Grève générale : les Palestiniens se joignent à l’appel
Suite aux appels lancés par les Lion’s Den pour une "journée de rage" contre l’occupation jeudi, les factions politiques palestiniennes se sont unies pour annoncer qu’une grève générale aurait lieu jeudi en Cisjordanie et à Jérusalem en signe de deuil après le meurtre de Tamimi.
Les entreprises locales, les écoles, les universités, les bureaux gouvernementaux et les réseaux de transport public ont été complètement fermés jeudi, alors que des millions de Palestiniens de Cisjordanie et de Jérusalem ont participé à la grève.

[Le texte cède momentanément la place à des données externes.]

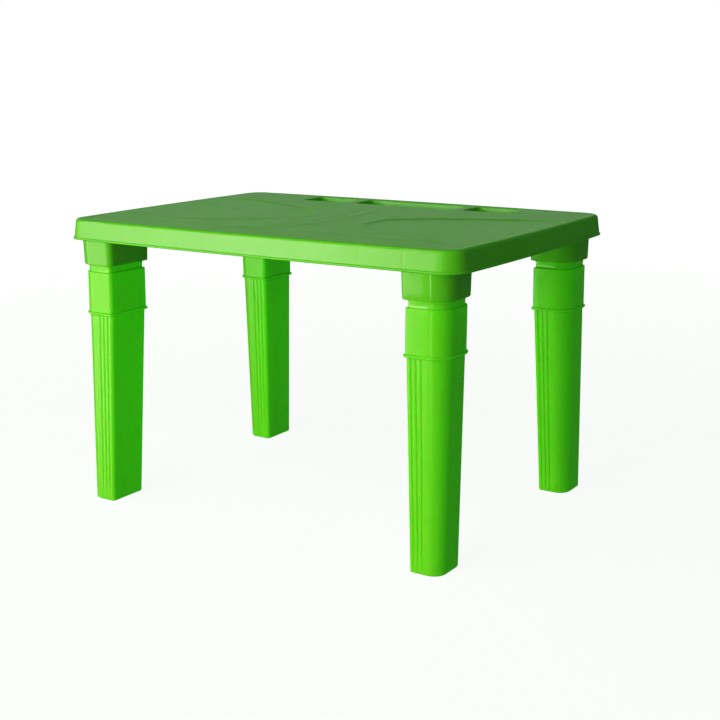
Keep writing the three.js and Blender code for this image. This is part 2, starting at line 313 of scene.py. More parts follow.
def table_outline(inset, marks=(), sink=0.0):
    """The bowed, round-cornered outline of the tabletop, inset by a distance.
    The long sides get finer points at the marks, and a shallow sink if one is given."""
    a = LENGTH / 2 - inset
    b = DEPTH / 2 - inset
    r = CORNER_RADIUS - inset
    xs = side_places(a - r, [m / (1 - BOW / a) for m in marks])
    ys = side_places(b - r, [])
    points = np.concatenate([
        quarter(a - r, b - r, r, 0, CORNER_STEPS),
        np.column_stack([xs, np.full(len(xs), b)]),
        quarter(r - a, b - r, r, math.pi / 2, CORNER_STEPS),
        np.column_stack([np.full(len(ys), -a), ys]),
        quarter(r - a, r - b, r, math.pi, CORNER_STEPS),
        np.column_stack([xs[::-1], np.full(len(xs), -b)]),
        quarter(a - r, r - b, r, 1.5 * math.pi, CORNER_STEPS),
        np.column_stack([np.full(len(ys), a), ys[::-1]]),
    ])
    x, y = points.T
    bowed_x = x * (1 - (BOW / a) * (y / b) ** 2)
    bowed_y = y * (1 - (BOW / b) * (x / a) ** 2)
    for mark in marks:
        dip = sink * np.exp(-(((bowed_x - mark) / SKIRT_SINK_WIDTH) ** 2))
        bowed_y -= np.sign(bowed_y) * dip
    return np.column_stack([bowed_x, bowed_y])


def tray_outline(tray, grow):
    """Outline of a tray, grown outwards."""
    count_x = round((tray[1] - tray[0]) / STEP)
    count_y = round((TRAY_FAR - TRAY_NEAR) / STEP)
    return round_rectangle(
        tray[0] - grow, tray[1] + grow, TRAY_NEAR - grow, TRAY_FAR + grow,
        TRAY_CORNER + grow, count_x, count_y,
    )


def d_section(cx, cy, size, grow=0.0, side=4, flat=4, big_steps=18, small_steps=7):
    """D-shaped section with its flat side at low x, grown outwards by a distance."""
    x0, x1 = cx - size[0] / 2 - grow, cx + size[0] / 2 + grow
    y0, y1 = cy - size[1] / 2 - grow, cy + size[1] / 2 + grow
    big = OUTER_ROUND * size[0] + grow
    small = INNER_CORNER + (grow / 2 if grow > 0 else grow)
    arcs = [
        quarter(x1 - big, y1 - big, big, 0, big_steps),
        quarter(x0 + small, y1 - small, small, math.pi / 2, small_steps),
        quarter(x0 + small, y0 + small, small, math.pi, small_steps),
        quarter(x1 - big, y0 + big, big, 1.5 * math.pi, big_steps),
    ]
    return join_arcs(arcs, side, flat)


def fluted_section(cx, cy, size, flutes, depth, grow=0.0):
    """The D-shaped section with rounded grooves in both long sides."""
    points = d_section(cx, cy, size, grow, side=56)
    along = points[:, 0] - (cx - size[0] / 2)
    half = FLUTE_WIDTH / 2 * size[0] / LEG_TOP[0]
    dip = np.zeros(len(points))
    for place in flutes:
        near = np.abs(along - place) < half
        dip[near] += np.cos((along[near] - place) / half * math.pi / 2) ** FLUTE_SHAPE
    tolerance = 0.02
    edge = size[1] / 2 + grow - tolerance
    on_side = np.abs(points[:, 1] - cy) > edge
    points[on_side, 1] -= np.sign(points[on_side, 1] - cy) * depth * dip[on_side]
    return points


def pull_in(points, distance):
    """A section made narrower and shallower by a distance on every side."""
    middle = (points.min(0) + points.max(0)) / 2
    half = (points.max(0) - points.min(0)) / 2
    return middle + (points - middle) * (half - distance) / half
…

Les factions ont également exhorté les Palestiniens à descendre dans la rue et à affronter l’armée et l’occupation israéliennes au sujet du meurtre de Tamimi. Des manifestations sont attendues en Cisjordanie et à Jérusalem jeudi et vendredi, alors que les Palestiniens répondent à ces appels.
Les tensions en Cisjordanie et à Jérusalem ont atteint un point d’ébullition, après des semaines de violence de la part de l’armée israélienne et des colons dans le territoire occupé, qui ont entraîné la mort de 17 Palestiniens depuis le début du mois d’octobre.
Udai aurait laissé derrière lui un dernier testament manuscrit, dont l’image a circulé sur les réseaux sociaux.
Voici les mots qu’il a laissés derrière lui :
"Je suis le recherché Udai Tamimi, du camp des martyrs de Shu’fat. Mon opération au poste de contrôle militaire de Shu’fat n’était qu’une goutte d’eau dans l’océan bouillonnant de la lutte. Je sais que je serai martyrisé tôt ou tard, et je sais que je n’ai pas libéré la Palestine avec cette opération. Mais je l’ai menée avec un objectif clair, à savoir que l’opération incitera des centaines de jeunes à prendre le fusil après mon départ. Udai, le pourchassé, le 11 octobre."